L’Académie France Travail réfléchit actuellement à un e-learning pour présenter l’IA à ses collaborateurs et identifier comment elle pourrait mieux cibler les candidatures comme les formations les plus adaptées aux besoins des demandeurs d’emploi. De même, dans le cadre de la coopération avec le Réseau pour l’emploi, l’IA pourrait suggérer les meilleurs partenaires dans une région donnée.
L’IA générative quant à elle, pourrait participer à une nouvelle expérience utilisateur. Pour Sylvain Poirier, cela relève de l’évidence : « Avec le socle conversationnel, on capte beaucoup plus d’informations que ce qui est matérialisé sur un CV ou une offre d’emploi. L’IA générative va accélérer la rencontre entre demandeurs d’emplois et entreprises de manière différente ». « Quoi qu’il en soit, l’expertise du conseiller restera irremplaçable », martèle le DGA adjoint. Charge à ces professionnels d’être constamment à l’écoute de leur environnement, pour déceler l’impact sur les métiers.

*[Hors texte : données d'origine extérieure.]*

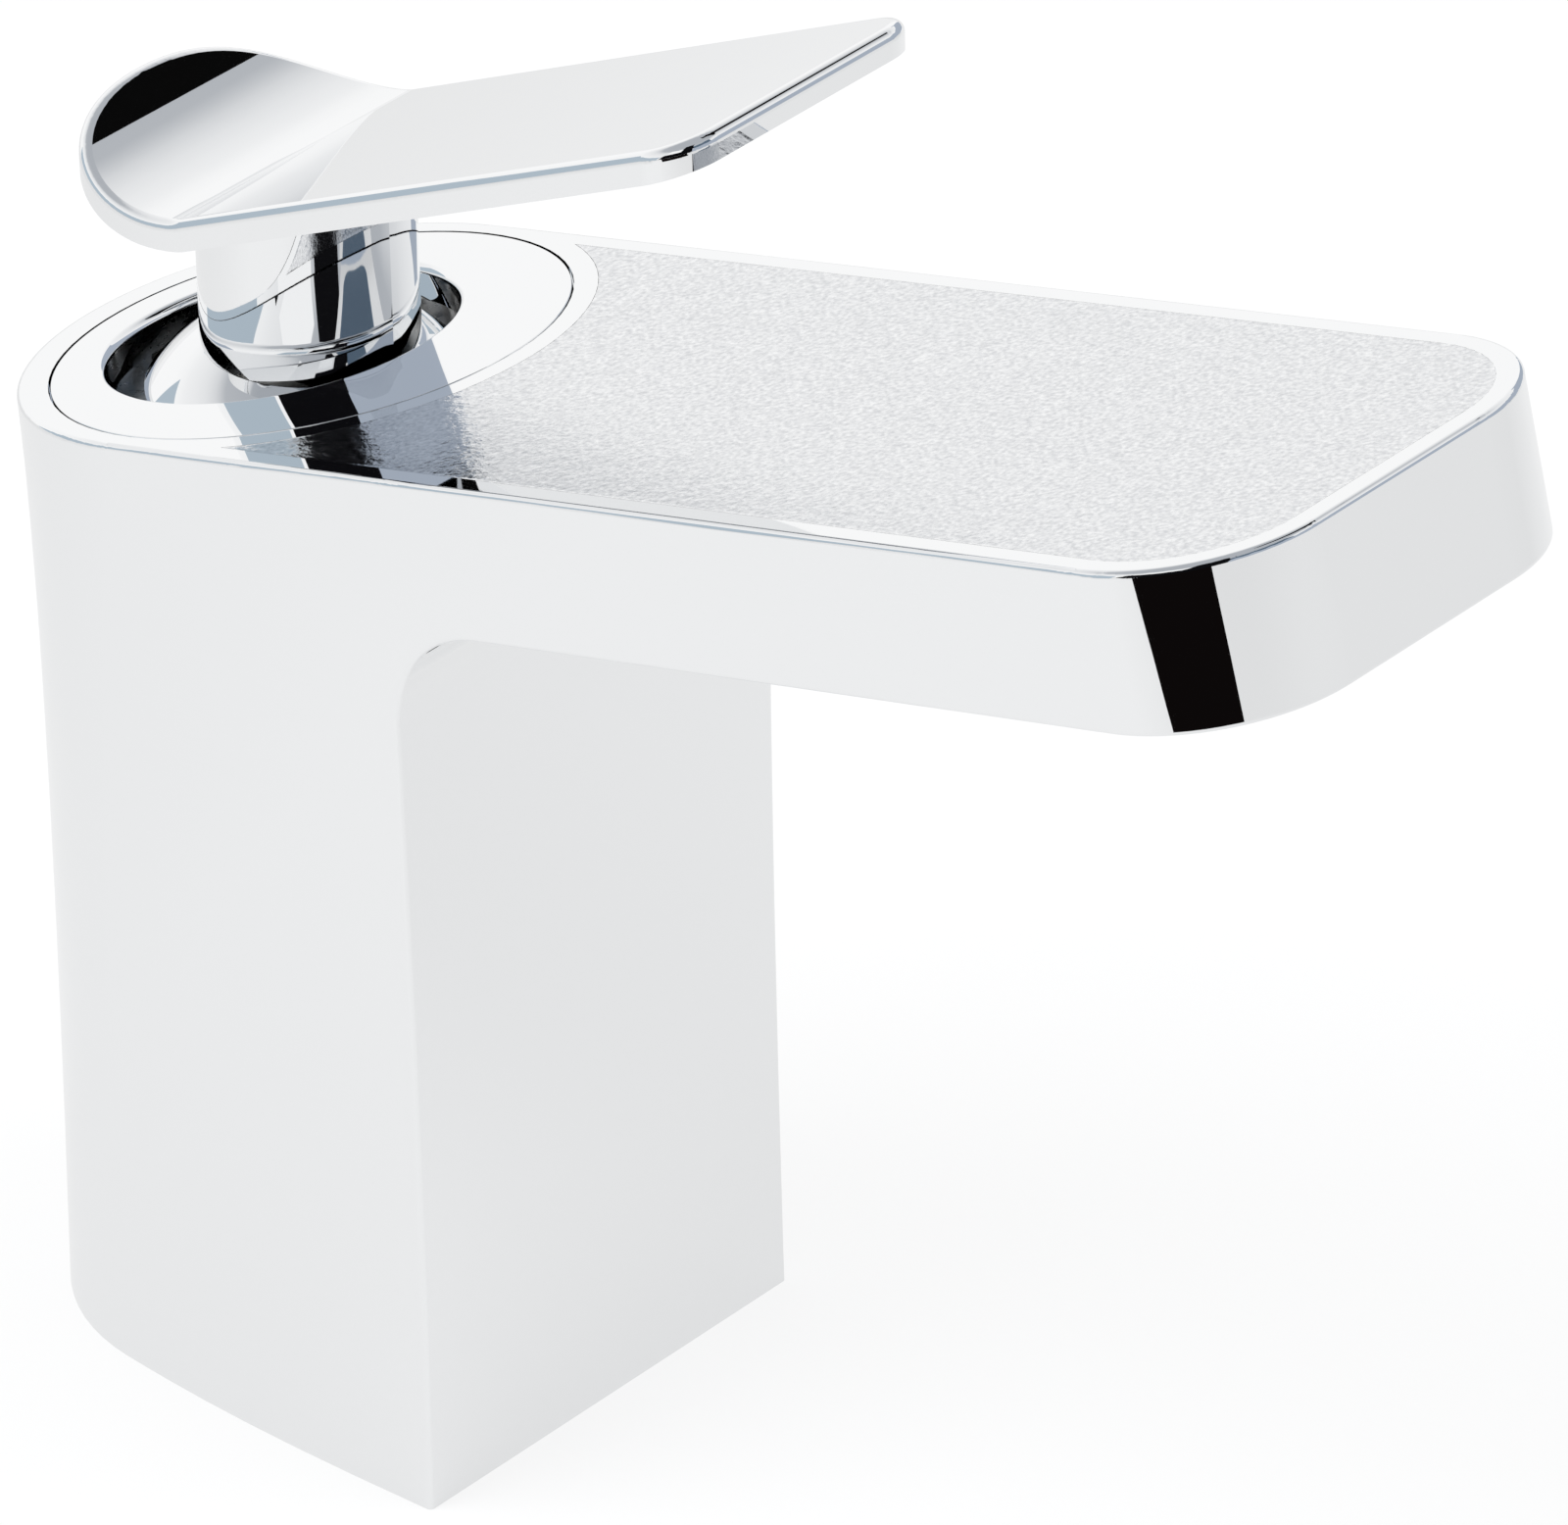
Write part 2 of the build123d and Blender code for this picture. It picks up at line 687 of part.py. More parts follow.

France Travail dispose déjà de services IA pour formaliser certaines passerelles d’un métier à l’autre en fonction de champs de compétences. « Nous allons les mettre de plus en plus en lumière », précise Sylvain Poirier. Pour conclure, Fabienne Arata évoque tout d’abord la difficulté majeure que les entreprises doivent surmonter, à savoir avancer en parallèle sur les enjeux de l’IA et les enjeux sociétaux dont la décarbonation des activités digitales. Elle tient, enfin, à faire une déclaration personnelle en tant que citoyenne : « J’aimerais témoigner du rôle sociétal et économique que vous assumez en matière de développement des compétences. Il n’y a pas de plus bel endroit que France Travail pour incarner le devenir de notre pays en termes de compétences et de dynamisme de l’emploi ». Le mot de la fin revient à Denis Cavillon : « L’avenir offre des opportunités, nous pouvons avancer en confiance, d’autant que nous avons une Direction des services informatiques vigilante, qui travaille activement sur l’IA. Elle interviendra dans la plupart de nos métiers de façon positive ».

 


* l’IA générative est un type d’IA centré sur la création de nouveaux contenus (textes, images, vidéos, sons, conversations, musiques,…).